Diamanti
La recensione di Diamanti, di Ferzan Ozpetek, a cura di Marco Lombardi.
Quanti strati di umanità possono avere le donne? Tanti, come le lasagne che (non a caso) la bravissima Mara Venier prepara in abbondanza in occasione della festa della sartoria Canova, specializzata in costumi per il cinema e gestita da due sorelle, interpretate magistralmente da Luisa Ranieri e Jasmine Trinca.
Forse Ozpetek, in questi strati, ha messo dentro un po’ troppi ingredienti (il coraggio, la determinazione, la fragilità, la paura, la follia, l’ingenuità, l’intelligenza, la fantasia, il rimpianto, l’amarezza, la ribellione) e seguito un po’ troppo le “ricette” del mercato contemporaneo, cosi perdendo in freschezza e libertà creativa fino a saturare il piatto in direzione di una sapidità molto spinta, ma l’interpretazione di queste attrici è così buona e riconoscibile, nelle loro specifiche diversità, che alla fine quella lasagna risulta appetitosa.

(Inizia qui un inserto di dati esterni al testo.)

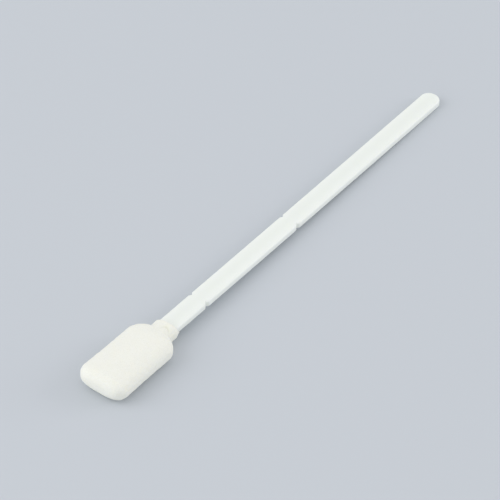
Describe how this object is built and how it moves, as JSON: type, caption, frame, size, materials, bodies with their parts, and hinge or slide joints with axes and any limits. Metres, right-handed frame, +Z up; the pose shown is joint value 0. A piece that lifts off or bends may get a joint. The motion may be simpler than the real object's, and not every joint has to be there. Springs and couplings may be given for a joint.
{
  "type": "foam-tipped specimen swab",
  "caption": "Flat plastic stick with break notches in its edges and a soft rectangular foam head, for wiping a surface or collecting a specimen.",
  "frame": {"origin": "centre of the swab's footprint, on the level surface that it lies on", "axes": "+X along the swab, from the foam tip to the handle's round end; +Y across the handle; +Z up. The handle slopes down by about a degree towards +X, as it does at rest."},
  "size_m": [0.127, 0.0126, 0.006],
  "materials": {
    "handle_plastic": "white moulded polypropylene with a satin sheen",
    "head_foam": "off-white open-cell polyurethane foam, soft and matt"
  },
  "bodies": {
    "root": {"handle": "handle_plastic", "foam_head": "head_foam"}
  },
  "joints": []
}
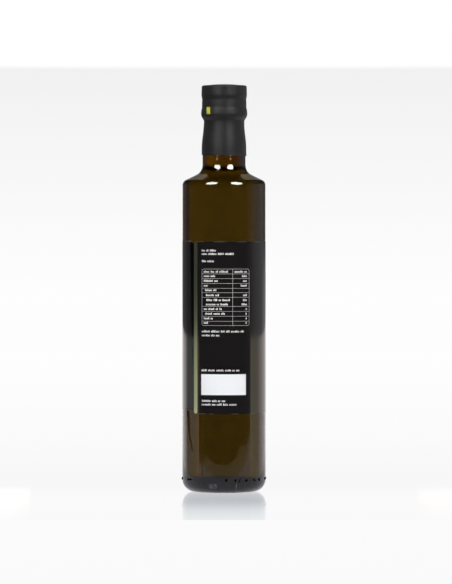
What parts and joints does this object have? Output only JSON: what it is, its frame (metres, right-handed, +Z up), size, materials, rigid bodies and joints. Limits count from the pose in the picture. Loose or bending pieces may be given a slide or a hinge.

Gli uomini sono pochi, e pure poco saporiti o addirittura “scaduti”, ma è lo stesso chef/regista a confessare esplicitamente questa scelta all’interno di una cornice narrativa (che molto funziona) in cui, all’inizio e poi più avanti, incontra le attrici per spiegare loro i personaggi, un po’ come fa Boccaccio all’inizio del Decameron, anche se forse nel (seppur bel) finale si fa prendere la mano con qualche minuto autocompiaciuto di troppo.
Insomma, Diamanti è il ritorno di Ozpetek al suo cinema migliore, quello della coralità e della direzione delle attrici, impreziosito – come era già avvenuto con La finestra di fronte – da un brano finale di Giorgia, intitolato appunto Diamanti, la cui voce riesce a esprimere benissimo la lieve melodrammaticità dei suoi film.